_Work to be completed_. Check each line for the string "imported" and give only the count of lines that have it.

_Data lines_.
◆ ◆ ◆ ◆ ◆ ◆ ◆

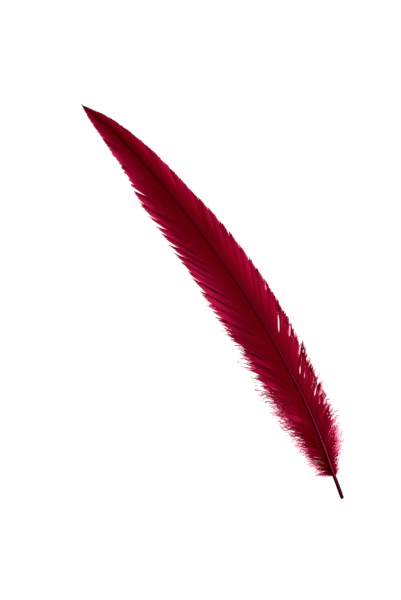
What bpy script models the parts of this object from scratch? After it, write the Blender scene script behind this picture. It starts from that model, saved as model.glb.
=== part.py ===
"""A rooster's tail feather, dyed burgundy, lying on a flat surface with its back up.

Units are metres. +X runs along the feather from the quill's end to the tip, +Y is the side of the wider
vane and +Z is up. The origin is the centre of the feather's footprint, on the surface it lies on.

A feather grows as one piece, so it is one solid: a tapered shaft, and on each side of it a vane that is
parted into locks of barbs. The vanes are thin sheets, cambered from the shaft down to their margins.
"""

import math
import random

import bmesh
import bpy
from mathutils import Vector

MM = 0.001

# Driving dimensions.
LENGTH = 283 * MM
BARE_QUILL = 15 * MM
LAST_ROOT = 277 * MM
VANE_THICKNESS = 0.55 * MM
QUILL_END_RADIUS = 0.75 * MM
QUILL_END_TAPER = 1.5 * MM

# How each quality changes along the feather: (distance from the quill's end, value), in mm or in degrees.
SHAFT_BOW = ((0, 0), (33, -8.3), (70, -14.2), (122, -18.5), (180, -17.0), (227, -12.4), (262, -6.4), (283, 0))
SHAFT_HEIGHT = ((0, 1.15), (15, 1.5), (60, 3.4), (120, 5.0), (180, 4.8), (235, 3.1), (270, 1.4), (283, 0.6))
SHAFT_RADIUS = ((0, 1.15), (15, 1.15), (50, 0.9), (100, 0.65), (170, 0.5), (240, 0.4), (283, 0.3))
WIDE_REACH = (
    (13, 5.5), (19, 9.5), (31, 13), (50, 16.8), (75, 19.2), (95, 20.8), (120, 21.1), (150, 20.4),
    (180, 19.4), (205, 17.6), (225, 14.9), (245, 10.7), (262, 7.2), (275, 3.8), (283, 0.3),
)
NARROW_REACH = (
    (13, 2), (21, 5.6), (29, 9), (40, 11.4), (60, 13.1), (90, 14.2), (120, 14.6), (155, 14.4),
    (180, 13), (205, 10.9), (230, 9), (256, 6.2), (270, 3.8), (283, 0.3),
)
BARB_ANGLE = ((13, 74), (25, 58), (40, 44), (60, 35), (90, 31), (120, 27), (150, 24), (190, 20), (235, 15), (283, 10))
LOCK_WIDTH = ((13, 2.6), (60, 2.6), (110, 3.3), (180, 4.0), (283, 3.4))

# The share of a lock's length from which it parts from the next one, and how high its tip may lift in mm.
SPLIT_FROM = ((13, 0.45), (60, 0.62), (110, 0.72), (180, 0.80), (240, 0.88), (283, 0.92))
LOCK_LIFT = ((13, 2.4), (45, 1.8), (90, 1.0), (160, 0.5), (283, 0.1))

# How far the loose ends of the barbs stand out past the vane's body, as a share of its reach.
FRINGE = ((13, 0.24), (40, 0.2), (60, 0.14), (90, 0.09), (130, 0.06), (200, 0.04), (240, 0.03), (283, 0.0))

# The shape of a barb and of the vane across. Shares are of a barb's length or of the vane's reach.
BARB_BEND = 0.1
CAMBER_POWER = 1.5
FLAT_MARGIN_FROM = 0.78
LOCK_RIDGE = 0.2 * MM
RIDGE_REACH = 0.8
LOCK_TAPER = 0.86
TAPER_POWER = 1.4
LIFT_POWER = 2
FAR_SIDE_LENGTH = 1.0
NEAR_SIDE_LENGTH = 0.92
TIP_LEANS_FORWARD = 0.6
LOCK_GAP = 0.35 * MM

# How much the locks differ from each other. Each vane has a seed of its own.
LEAST_LOCK_WIDTH = 0.75
GREATEST_LOCK_WIDTH = 1.3
LENGTH_SPREAD = 0.06
LIFTED_SHARE = 0.45
LEAST_LIFT = 0.3
WIDE_VANE_SEED = 11
NARROW_VANE_SEED = 23

# How finely the solid is worked out and faceted.
SHAFT_POINTS = 44
SHAFT_BEVEL_RESOLUTION = 2
BARB_ROWS = 7
LINES_PER_LOCK = 3
DIRECTION_STEP = 0.5 * MM
HALVINGS = 30
WELD_DISTANCE = 0.01 * MM

BURGUNDY = (0.165, 0.003, 0.022, 1.0)
KERATIN_ROUGHNESS = 0.55


def along(stations, distance):
    """The value at a distance from the quill's end, on a smooth curve through the stations."""
    x = min(max(distance / MM, stations[0][0]), stations[-1][0])
    last = len(stations) - 1
    i = min(sum(1 for place, _ in stations[1:] if place < x), last - 1)

    def slope(k):
        before, after = max(k - 1, 0), min(k + 1, last)
        return (stations[after][1] - stations[before][1]) / (stations[after][0] - stations[before][0])

    (x0, y0), (x1, y1) = stations[i], stations[i + 1]
    span = x1 - x0
    t = (x - x0) / span
    return (
        y0 * (1 + 2 * t) * (1 - t) ** 2
        + y1 * t * t * (3 - 2 * t)
        + slope(i) * span * t * (1 - t) ** 2
        - slope(i + 1) * span * t * t * (1 - t)
    )


def shaft_point(x):
    return Vector((x, along(SHAFT_BOW, x) * MM, along(SHAFT_HEIGHT, x) * MM))


def shaft_direction(x):
    """The shaft's direction in plan."""
    run = shaft_point(x + DIRECTION_STEP) - shaft_point(x - DIRECTION_STEP)
    return Vector((run.x, run.y, 0)).normalized()


def tip_station(root, reach, angle):
    """Where along the feather a barb ends: its tip meets the vane's outline."""
    low, high = root, LENGTH
    for _ in range(HALVINGS):
        middle = (low + high) / 2
        if middle - root < along(reach, middle) * MM / math.tan(angle):
            low = middle
        else:
            high = middle
    return low


def underside(station, offset, reach):
    """Height of the vane's underside, which runs from the shaft down to a margin that lies flat."""
    share = offset / (along(reach, station) * MM * FLAT_MARGIN_FROM)
    at_shaft = along(SHAFT_HEIGHT, station) * MM - VANE_THICKNESS / 2
    return max(0.0, at_shaft * (1 - min(share, 1) ** CAMBER_POWER))


def barb_point(side, root, share, reach):
    """A point on the underside of the barb that leaves the shaft at root, a share of the way to its tip.

    The barb's line is laid out along the bowed shaft: a station on it, and an offset square to it there.
    """
    angle = math.radians(along(BARB_ANGLE, root))
    forward = tip_station(root, reach, angle) - root
    station = root + forward * ((1 - BARB_BEND) * share + BARB_BEND * share * share)
    station = min(station, LENGTH)
    offset = forward * math.tan(angle) * ((1 + BARB_BEND) * share - BARB_BEND * share * share)
    ahead = shaft_direction(station)
    outward = Vector((-ahead.y, ahead.x, 0)) * side
    point = shaft_point(station) + outward * offset
    point.z = underside(station, offset, reach)
    return point


def lock_bounds(chooser):
    """Where the locks part from each other along the shaft. The last lock is at least as wide as usual."""
    bounds = [BARE_QUILL]
    while True:
        here = bounds[-1]
        usual = along(LOCK_WIDTH, here) * MM / math.sin(math.radians(along(BARB_ANGLE, here)))
        if here + 2 * usual > LAST_ROOT:
            return bounds + [LAST_ROOT]
        bounds.append(here + usual * chooser.uniform(LEAST_LOCK_WIDTH, GREATEST_LOCK_WIDTH))


def lock_lines(bounds, chooser):
    """For each lock, its root span, its share of the full length and how far its tip lifts."""
    locks = []
    for start, end in zip(bounds, bounds[1:]):
        middle = (start + end) / 2
        lift = along(LOCK_LIFT, middle) * MM * chooser.uniform(LEAST_LIFT, 1)
        if chooser.random() > LIFTED_SHARE:
            lift = 0.0
        length = 1 + along(FRINGE, middle) - LENGTH_SPREAD * chooser.random()
        locks.append((start, end, length, lift))
    return locks


def vane_sheet(name, side, reach, seed):
    """One vane: a grid bent into locks of barbs, parted near their tips, then given its thickness.

    A lock narrows to its tip, which lies towards its far side, the one nearer to the feather's tip.
    """
    chooser = random.Random(seed)
    locks = lock_lines(lock_bounds(chooser), chooser)
    columns = len(locks) * LINES_PER_LOCK
    sheet = bmesh.new()
    bmesh.ops.create_grid(sheet, x_segments=columns - 1, y_segments=BARB_ROWS, size=0.5)

    def place(vertex):
        column = round((vertex.co.x + 0.5) * (columns - 1))
        return column, (vertex.co.y + 0.5)

    def between_locks(face):
        column = min(place(vertex)[0] for vertex in face.verts)
        if column % LINES_PER_LOCK != LINES_PER_LOCK - 1:
            return False
        end = locks[column // LINES_PER_LOCK][1]
        return face.calc_center_median().y + 0.5 > along(SPLIT_FROM, end)

    bmesh.ops.delete(sheet, geom=[face for face in sheet.faces if between_locks(face)], context="FACES")

    for vertex in sheet.verts:
        column, share = place(vertex)
        start, end, length, lift = locks[column // LINES_PER_LOCK]
        line = column % LINES_PER_LOCK
        middle = (start + end) / 2
        half_gap = LOCK_GAP / 2 / math.sin(math.radians(along(BARB_ANGLE, middle)))
        start += half_gap
        end -= half_gap
        root = (start, middle, end)[line]
        split = along(SPLIT_FROM, middle)
        share *= (NEAR_SIDE_LENGTH, 1, FAR_SIDE_LENGTH)[line]
        parted = max(0.0, (share - split) / (1 - split))
        lock_tip = middle + (end - middle) * TIP_LEANS_FORWARD
        root += (lock_tip - root) * LOCK_TAPER * parted**TAPER_POWER
        vertex.co = barb_point(side, root, share * length, reach)
        vertex.co.z += lift * parted**LIFT_POWER
        if line == 1:
            vertex.co.z += LOCK_RIDGE * math.sin(math.pi * min(share / RIDGE_REACH, 1))
    bmesh.ops.recalc_face_normals(sheet, faces=sheet.faces)
    if sum(face.normal.z for face in sheet.faces) < 0:
        bmesh.ops.reverse_faces(sheet, faces=sheet.faces)
    mesh = bpy.data.meshes.new(name)
    sheet.to_mesh(mesh)
    sheet.free()
    vane = bpy.data.objects.new(name, mesh)
    thicken = vane.modifiers.new("thickness", "SOLIDIFY")
    thicken.thickness = VANE_THICKNESS
    thicken.offset = 1
    return vane


def shaft_tube(name):
    """The quill and rachis: one tube that thins towards the tip, with a short taper at the quill's end."""
    curve = bpy.data.curves.new(name, "CURVE")
    curve.dimensions = "3D"
    curve.bevel_depth = MM
    curve.bevel_resolution = SHAFT_BEVEL_RESOLUTION
    curve.use_fill_caps = True
    spline = curve.splines.new("POLY")
    stations = [0, QUILL_END_TAPER]
    stations += [LENGTH * k / SHAFT_POINTS for k in range(1, SHAFT_POINTS + 1)]
    spline.points.add(len(stations) - 1)
    for point, x in zip(spline.points, stations):
        point.co = (*shaft_point(x), 1)
        point.radius = along(SHAFT_RADIUS, x)
    spline.points[0].radius = QUILL_END_RADIUS / MM
    guide = bpy.data.objects.new(name + "_guide", curve)
    bpy.context.scene.collection.objects.link(guide)
    graph = bpy.context.evaluated_depsgraph_get()
    mesh = bpy.data.meshes.new_from_object(guide.evaluated_get(graph))
    welded = bmesh.new()
    welded.from_mesh(mesh)
    bmesh.ops.remove_doubles(welded, verts=welded.verts, dist=WELD_DISTANCE)
    bmesh.ops.recalc_face_normals(welded, faces=welded.faces)
    welded.to_mesh(mesh)
    welded.free()
    tube = bpy.data.objects.new(name, mesh)
    tube.matrix_world = guide.matrix_world
    bpy.data.objects.remove(guide)
    return tube


def dyed_keratin():
    material = bpy.data.materials.new("dyed_keratin")
    material.use_nodes = True
    shader = material.node_tree.nodes["Principled BSDF"]
    shader.inputs["Base Color"].default_value = BURGUNDY
    shader.inputs["Roughness"].default_value = KERATIN_ROUGHNESS
    shader.inputs["Metallic"].default_value = 0.0
    return material


def join_to(body, other, helpers):
    """Unites another solid with the body, and keeps the other as a hidden helper."""
    helpers.objects.link(other)
    other.hide_render = True
    other.display_type = "WIRE"
    union = body.modifiers.new("with_" + other.name, "BOOLEAN")
    union.operation = "UNION"
    union.object = other


def centre_on_footprint(objects, body):
    """Moves everything so that the origin is the centre of the footprint, on the surface."""
    bpy.context.view_layer.update()
    shape = body.evaluated_get(bpy.context.evaluated_depsgraph_get()).to_mesh()
    points = [vertex.co.copy() for vertex in shape.vertices]
    low = Vector([min(p[axis] for p in points) for axis in range(3)])
    high = Vector([max(p[axis] for p in points) for axis in range(3)])
    shift = Vector((-(low.x + high.x) / 2, -(low.y + high.y) / 2, -low.z))
    print("footprint centred by", [round(value / MM, 3) for value in shift], "mm")
    for item in objects:
        item.location = shift


def main():
    for old in list(bpy.data.objects):
        bpy.data.objects.remove(old)
    parts = bpy.data.collections.new("rooster_feather")
    helpers = bpy.data.collections.new("rooster_feather_helpers")
    for collection in (parts, helpers):
        bpy.context.scene.collection.children.link(collection)

    feather = shaft_tube("feather")
    feather.data.materials.append(dyed_keratin())
    parts.objects.link(feather)
    wide_vane = vane_sheet("wide_vane", 1, WIDE_REACH, WIDE_VANE_SEED)
    narrow_vane = vane_sheet("narrow_vane", -1, NARROW_REACH, NARROW_VANE_SEED)
    join_to(feather, wide_vane, helpers)
    join_to(feather, narrow_vane, helpers)
    centre_on_footprint((feather, wide_vane, narrow_vane), feather)


main()
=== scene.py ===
"""Looks of a rooster's tail feather, dyed burgundy, lying with its back up on a pale surface.

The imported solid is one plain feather. Here its shaft and every barb are modelled: the barbs of the two
vanes, which lie side by side in locks that part towards the margins, and the down at the foot.
Lengths are in metres. The feather is laid out from its quill's end, with +X to the tip, +Y to the wider
vane and +Z up, and each piece is then moved to where the solid has its quill's end.
Tables of stations give (distance from the quill's end in mm, value), with lengths in mm too.
"""

import math
from collections import namedtuple

import bpy
import numpy as np
from mathutils import Matrix, Vector


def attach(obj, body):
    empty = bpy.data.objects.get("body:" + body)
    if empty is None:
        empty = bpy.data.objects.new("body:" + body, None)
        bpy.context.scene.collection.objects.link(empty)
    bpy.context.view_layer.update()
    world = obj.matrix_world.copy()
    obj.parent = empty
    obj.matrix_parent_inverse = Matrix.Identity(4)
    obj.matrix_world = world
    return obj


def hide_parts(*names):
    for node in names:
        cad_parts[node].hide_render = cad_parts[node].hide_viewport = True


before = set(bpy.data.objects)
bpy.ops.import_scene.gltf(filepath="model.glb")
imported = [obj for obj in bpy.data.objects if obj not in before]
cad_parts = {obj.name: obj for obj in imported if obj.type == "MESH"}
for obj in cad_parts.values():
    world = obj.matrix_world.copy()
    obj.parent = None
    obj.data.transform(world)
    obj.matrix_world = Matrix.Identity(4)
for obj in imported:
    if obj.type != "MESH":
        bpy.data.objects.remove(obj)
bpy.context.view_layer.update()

MM = 0.001
UPWARDS = np.array([0, 0, 1.0])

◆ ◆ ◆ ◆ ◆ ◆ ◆

_Complete answer_. 4